Maps on ultrametric spaces, Hensel's Lemma, and differential equations over valued fields

TL;DR

This paper develops criteria for maps on ultrametric spaces to be surjective and preserve spherical completeness, deriving Hensel's Lemma and the Implicit Function Theorem in valued fields, with applications to differential equations and power series fields.

Contribution

It introduces a unified criterion for surjectivity and spherical completeness preservation, leading to new proofs and extensions of Hensel's Lemma and the Implicit Function Theorem in valued fields.

Findings

Hensel's Lemma follows from the criterion in henselian fields

An infinite-dimensional Implicit Function Theorem is established

Criteria for solutions of differential equations in valued differential fields

Abstract

We give a criterion for maps on ultrametric spaces to be surjective and to preserve spherical completeness. We show how Hensel's Lemma and the multi-dimensional Hensel's Lemma follow from our result. We give an easy proof that the latter holds in every henselian field.
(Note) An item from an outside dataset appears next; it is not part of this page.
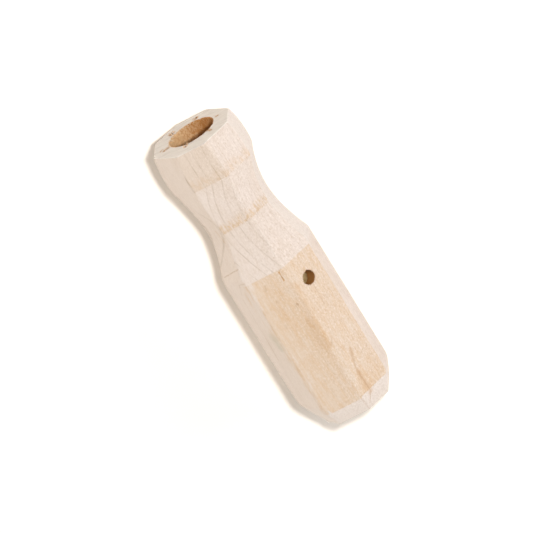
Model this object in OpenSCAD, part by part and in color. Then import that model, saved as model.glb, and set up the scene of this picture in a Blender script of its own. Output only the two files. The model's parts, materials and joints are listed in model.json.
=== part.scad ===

We also prove a basic infinite-dimensional Implicit Function Theorem. Further, we apply the criterion to deduce various versions of Hensel's Lemma for polynomials in several additive operators, and to give a criterion for the existence of integration and solutions of certain differential equations on spherically complete valued differential fields, for both valued D-fields in the sense of Scanlon, and differentially valued fields in the sense of Rosenlicht. We modify the approach so that it also covers logarithmic-exponential power series fields. Finally, we give a criterion for a sum of spherically complete subgroups of a valued abelian group to be spherically complete. This in turn can be used to determine elementary properties of power series fields in positive characteristic.